If this sounds like Porsche is thinking of becoming a small power company, this characterization is perhaps not incorrect. Earlier this year Porsche parent company Volkswagen Group’s energy and charging unit Elli revealed plans to build and run large-scale energy storage systems, with the largest one eyeing a 700-MWh storage capacity.
And just like utility companies, the goal is to sell energy when customers need it.
In Porsche’s case its new BESS has a capacity of just 5 MW, featuring an energy content of 10 megawatt-hours. And the energy it collects is partially generated by the plant’s solar panels.
This is essentially a scale-up version of a home BESS coupled with solar panels—something we were told a decade and a half ago would become commonplace by now.
“We wanted to create electricity storage capacities for the Leipzig plant in order to make the site even more economical and to increase its degree of self-sufficiency.
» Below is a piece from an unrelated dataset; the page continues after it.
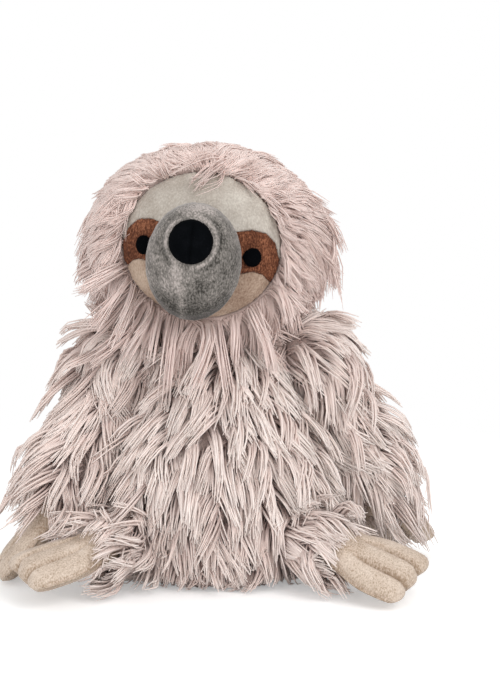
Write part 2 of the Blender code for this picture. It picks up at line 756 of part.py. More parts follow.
def make_nose(surface, neck, face, colours):
    """Nose pad on the tip of the muzzle."""
    above = HEAD_HALF_DEPTH + MUZZLE_REACH * 2
    rise = MUZZLE_HALF_HEIGHT * NOSE_RISE_SHARE

    def seat(across, up, height):
        start = Vector((across, up + rise, above))
        hit = surface.ray_cast(start, Vector((0.0, 0.0, -1.0)))[0]
        return hit + Vector((0.0, 0.0, SEAM_GAP + height))

    make_pad("nose", NOSE_RADIUS, NOSE_THICKNESS, seat, neck, face, colours["black_pile"])


def make_eye(side, hand, neck, face, colours):
    """Embroidered eye, a low pad on its patch."""
    edge = math.sin(math.radians(FACE_EDGE_ANGLE))
    middle_across = hand * HEAD_HALF_WIDTH * edge * EYE_OUT_SHARE
    middle_up = HEAD_HALF_HEIGHT * edge * EYE_DROP_SHARE

    def seat(across, up, height):
        top = PILE_THICKNESS - FACE_FABRIC
        return ball_point(middle_across + across, middle_up + up, top - SEAM_GAP - height)

    make_pad(f"{side}_eye", EYE_RADIUS, EYE_THICKNESS, seat, neck, face, colours["black_pile"])


def make_face(neck, face, colours):
    """Forehead, two eye patches and two cheeks round the muzzle, then nose and eyes."""
    upper = (UPPER_SEAM_START, UPPER_SEAM_MIDDLE_SHARES, UPPER_SEAM_END)
    lower = (LOWER_SEAM_START, LOWER_SEAM_MIDDLE_SHARES, LOWER_SEAM_END)
    chin = (-90.0, CHIN_SEAM_MIDDLE_SHARES, -90.0)
    far_chin = (270.0, CHIN_SEAM_MIDDLE_SHARES, 270.0)
    fabric = colours["forehead_pile"]
    make_panel("forehead_panel", upper, mirrored(upper), FOREHEAD_COLUMNS, neck, face, fabric)
    fabric, columns = colours["patch_pile"], PATCH_COLUMNS
    make_panel("left_eye_patch", lower, upper, columns, neck, face, fabric)
    make_panel("right_eye_patch", mirrored(upper), mirrored(lower), columns, neck, face, fabric)
    fabric, columns = colours["cheek_pile"], CHEEK_COLUMNS
    make_panel("left_cheek_panel", chin, lower, columns, neck, face, fabric)
    make_panel("right_cheek_panel", mirrored(lower), far_chin, columns, neck, face, fabric)
    surface = make_muzzle(neck, face, colours)
    make_nose(surface, neck, face, colours)
    make_eye("left", 1.0, neck, face, colours)
    make_eye("right", -1.0, neck, face, colours)


def face_matrix():
    """The head's centre and the face's axes: across to its left, up, and out."""
    yaw, pitch, roll = (math.radians(angle) for angle in (FACE_YAW, FACE_PITCH, FACE_ROLL))
    out = Vector((-math.sin(yaw), -math.cos(yaw), 0.0)) * math.cos(pitch)
    out.z = math.sin(pitch)
    level = Vector((math.cos(yaw), -math.sin(yaw), 0.0))
    upright = out.cross(level)
    up = upright * math.cos(roll) + level * math.sin(roll)
    across = up.cross(out)
    turn = Matrix((across, up, out)).transposed()
    centre = Vector((HEAD_CENTRE_X, HEAD_CENTRE_Y, neck_height() + HEAD_ABOVE_NECK))
    return Matrix.Translation(centre) @ turn.to_4x4()


def arm_matrix(hand, swing):
    """Shoulder pivot with +Z down the arm and +X on the axis that lifts it sideways."""
    splay, swing = math.radians(ARM_SPLAY), math.radians(swing)
    down = Vector((hand * math.sin(splay), 0.0, -math.cos(splay)))
    along = down * math.cos(swing) + Vector((0.0, -math.sin(swing), 0.0))
    pivot = Vector((hand * SHOULDER_HALF_SPAN, -SHOULDER_FORWARD, SHOULDER_HEIGHT))
    return frame(pivot, along, (0.0, -hand, 0.0))


def leg_matrix(hand, heading):
    """Hip pivot with +Z along the leg and +X on the level axis that lifts it."""
    turn, droop = math.radians(heading), math.radians(LEG_DROOP)
    along = Vector((hand * math.cos(turn), math.sin(turn), 0.0)) * math.cos(droop)
    along.z = -math.sin(droop)
    pivot = Vector((hand * HIP_HALF_SPAN, -HIP_FORWARD, HIP_HEIGHT))
    across = along.cross(Vector((0.0, 0.0, 1.0)))
    return frame(pivot, along, across)


def paw_matrix(limb_world, length, direction_shares, across_shares):
    """Wrist or ankle pivot at the limb's end, with +Z to the claws and +X across them."""
    pivot = limb_world @ Vector((0.0, 0.0, length))
    return frame(pivot, direction_shares, across_shares)


def main():
    clear_scene()
    colours = {
        "long_pile": surface_material("long_pile", (0.60, 0.50, 0.47), 0.9),
        "forehead_pile": surface_material("forehead_pile", (0.55, 0.49, 0.44), 0.85),
        "patch_pile": surface_material("patch_pile", (0.17, 0.055, 0.03), 0.85),
        "cheek_pile": surface_material("cheek_pile", (0.36, 0.26, 0.20), 0.85),
        "muzzle_pile": surface_material("muzzle_pile", (0.20, 0.185, 0.175), 0.8),
        "black_pile": surface_material("black_pile", (0.004, 0.004, 0.005), 0.9),
        "paw_pile": surface_material("paw_pile", (0.56, 0.45, 0.36), 0.85),
        "filling": surface_material("filling", (0.80, 0.80, 0.78), 0.95),
        "pouch": surface_material("pouch", (0.70, 0.70, 0.68), 0.9),
    }
    root = joint_empty("seat", Matrix.Identity(4))
    neck_world = Matrix.Translation((0.0, 0.0, neck_height()))
    neck = joint_empty("neck", neck_world, root)
    arm = (ARM_ROOT_RADIUS, ARM_RADIUS, ARM_LENGTH, ARM_RING_SHARES)
    leg = (LEG_ROOT_RADIUS, LEG_RADIUS, LEG_LENGTH, LEG_RING_SHARES)
    shoulders, hips = {}, {}
    left = (1.0, LEFT_ARM_SWING, LEFT_LEG_HEADING)
    right = (-1.0, RIGHT_ARM_SWING, RIGHT_LEG_HEADING)
    for side, (hand, swing, heading) in (("left", left), ("right", right)):
        arm_world, leg_world = arm_matrix(hand, swing), leg_matrix(hand, heading)
        shoulders[side] = joint_empty(f"{side}_shoulder", arm_world, root)
        hips[side] = joint_empty(f"{side}_hip", leg_world, root)
        make_limb(side, "arm", shoulders[side], arm, colours)
        make_limb(side, "leg", hips[side], leg, colours)
        hand_world = paw_matrix(arm_world, ARM_LENGTH, *PAW_DIRECTION_SHARES[f"{side}_hand"])
        foot_world = paw_matrix(leg_world, LEG_LENGTH, *PAW_DIRECTION_SHARES[f"{side}_foot"])
        wrist = joint_empty(f"{side}_wrist", hand_world, shoulders[side])
        ankle = joint_empty(f"{side}_ankle", foot_world, hips[side])
        make_paw(side, "hand", wrist, colours)
        make_paw(side, "foot", ankle, colours)
    make_torso(root, shoulders, hips, colours)
    face = neck_world.inverted() @ face_matrix()
    make_head(neck, face, colours)
    make_face(neck, face, colours)


main()
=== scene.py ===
"""Looks of a seated plush sloth: shaggy long pile over sewn, stuffed forms, a short-pile face let into the
hood, a stuffed muzzle and four three-clawed mittens. Metres, +Z up, the toy faces -Y.
"""

import json
import logging
import math
from dataclasses import dataclass, field
from enum import Enum

import bmesh
import bpy
import numpy as np
from bpy.types import Material, Mesh, Node, NodeSocket, NodeTree, Object
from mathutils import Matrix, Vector, noise
from mathutils.bvhtree import BVHTree


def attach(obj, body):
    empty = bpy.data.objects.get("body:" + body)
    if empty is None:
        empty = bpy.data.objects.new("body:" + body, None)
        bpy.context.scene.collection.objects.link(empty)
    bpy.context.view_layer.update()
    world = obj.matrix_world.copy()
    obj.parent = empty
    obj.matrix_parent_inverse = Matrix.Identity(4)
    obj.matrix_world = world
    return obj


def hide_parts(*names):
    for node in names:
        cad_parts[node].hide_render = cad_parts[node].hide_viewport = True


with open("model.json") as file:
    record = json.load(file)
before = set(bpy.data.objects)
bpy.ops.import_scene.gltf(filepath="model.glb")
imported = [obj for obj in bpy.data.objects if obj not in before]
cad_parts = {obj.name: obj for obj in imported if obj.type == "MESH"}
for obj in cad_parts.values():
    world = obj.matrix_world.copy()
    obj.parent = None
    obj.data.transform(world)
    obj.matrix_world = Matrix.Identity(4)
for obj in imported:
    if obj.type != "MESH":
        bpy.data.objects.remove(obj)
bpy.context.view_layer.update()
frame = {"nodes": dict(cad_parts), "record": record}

LOG = logging.getLogger("plush_sloth")
NOISE_SEED = 3
Array = np.ndarray
Knots = tuple[tuple[float, float], ...]
Materials = dict[str, Material]


class Graph:
    """Adds nodes to a node tree and joins them, so that a tree reads as formulas."""

    def __init__(self, tree: NodeTree) -> None:
        """Work on this tree."""
        self.tree = tree

    def add(self, kind: str, values: dict | None = None, **settings: object) -> Node:
        """Add a node.

        Args:
            kind: The node's type.
            values: Values or sockets for its inputs, by name or place.
            settings: Properties of the node, set before its inputs.

        Returns:
            The new node.
        """
        node = self.tree.nodes.new(kind)
        for name, value in settings.items():
            setattr(node, name, value)
        for key, value in (values or {}).items():
            self.feed(self.socket(node, key), value)
        return node

    @staticmethod
    def socket(node: Node, key: str | int) -> NodeSocket:
        """Input of the node with this name, or at this place among those in use."""
        live = [socket for socket in node.inputs if socket.enabled]
        if isinstance(key, int):
            return live[key]
        return next(socket for socket in live if socket.name == key)

    def feed(self, target: NodeSocket, value: object) -> None:
        """Join a socket to this input, or set the input's own value."""
        if isinstance(value, Node):
            value = self.out(value)
        if isinstance(value, NodeSocket):
            self.tree.links.new(value, target)
        else:
            target.default_value = value

    @staticmethod
    def out(node: Node, name: str | None = None) -> NodeSocket:
        """First output in use, or the one with this name."""
        return next(s for s in node.outputs if s.enabled and (name is None or s.name == name))

    def math(self, operation: str, *values: object) -> NodeSocket:
        """Result of a scalar operation."""
        node = self.add("ShaderNodeMath", dict(enumerate(values)), operation=operation)
        return self.out(node)

    def vector(self, operation: str, *values: object) -> NodeSocket:
        """Result of a vector operation."""
        node = self.add("ShaderNodeVectorMath", operation=operation)
        for place, value in enumerate(values):
            self.feed(self.socket(node, place), value)
        return self.out(node)

    def scaled(self, vector: object, factor: object) -> NodeSocket:
        """A vector times a number."""
        node = self.add("ShaderNodeVectorMath", {0: vector, "Scale": factor}, operation="SCALE")
        return self.out(node)

    def attribute(self, name: str, kind: str = "FLOAT") -> NodeSocket:
        """Named attribute of the geometry at hand."""
        node = self.add("GeometryNodeInputNamedAttribute", {"Name": name}, data_type=kind)
        return self.out(node)

    def random(self, low: object, high: object, seed: object, kind: str = "FLOAT") -> NodeSocket:
        """Random value for each element."""
        values = {"Min": low, "Max": high, "Seed": seed}
        return self.out(self.add("FunctionNodeRandomValue", values, data_type=kind))

    def store(
        self, geometry: object, name: str, value: object, kind: str = "FLOAT", domain: str = "POINT"
    ) -> NodeSocket:
        """Keep a value on the geometry under this name."""
        values = {"Geometry": geometry, "Name": name, "Value": value}
        settings = {"data_type": kind, "domain": domain}
        return self.out(self.add("GeometryNodeStoreNamedAttribute", values, **settings))

    def position(self) -> NodeSocket:
        """Place of each element of the geometry at hand."""
        return self.out(self.add("GeometryNodeInputPosition"))

    def product(self, *values: object) -> NodeSocket:
        """The values times each other, from left to right."""
        total = values[0]
        for value in values[1:]:
            total = self.math("MULTIPLY", total, value)
        return total

    def clamped(self, value: object, low: float, high: float) -> NodeSocket:
        """The value, kept between two limits."""
        return self.math("MINIMUM", self.math("MAXIMUM", value, low), high)

    def mixed(self, factor: object, first: object, second: object) -> NodeSocket:
        """Colour on the way from the first to the second."""
        values = {"Factor": factor, "A": first, "B": second}
        return self.out(self.add("ShaderNodeMix", values, data_type="RGBA"))

    def give(self, mesh: object, material: object) -> None:
        """End a geometry tree: the mesh is smooth, real and of one material."""
        mesh = self.add("GeometryNodeSetShadeSmooth", {"Geometry": mesh, "Shade Smooth": True})
        mesh = self.add("GeometryNodeRealizeInstances", {"Geometry": mesh})
        mesh = self.add("GeometryNodeSetMaterial", {"Geometry": mesh, "Material": material})
        self.feed(self.tree.nodes.new("NodeGroupOutput").inputs[0], mesh)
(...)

So it was only logical to use batteries from Taycan preseries vehicles instead of recycling them,” said Jonathan Dietrich, overall project manager for battery storage.
While such uses for BESS sound very logical, especially given the current cost of battery recycling, the industry has yet to make a real business case for a larger scale use of energy storage systems to the point where demand from grid consumers could generate money for automakers.
For one thing, peak loads have to be seen as a problem big enough where an automaker would actually spend the money to build an energy storage system to counteract them.
At the moment Porsche says this isn’t a solution searching for a problem, and management sounds very certain about demand for such systems materializing.
“The stationary battery storage system will be integrated into the balancing energy market in every marketable form by the end of the year—including, in addition to, peak shaving, as a grid stabilizer for the upstream distribution grids,” the automaker says.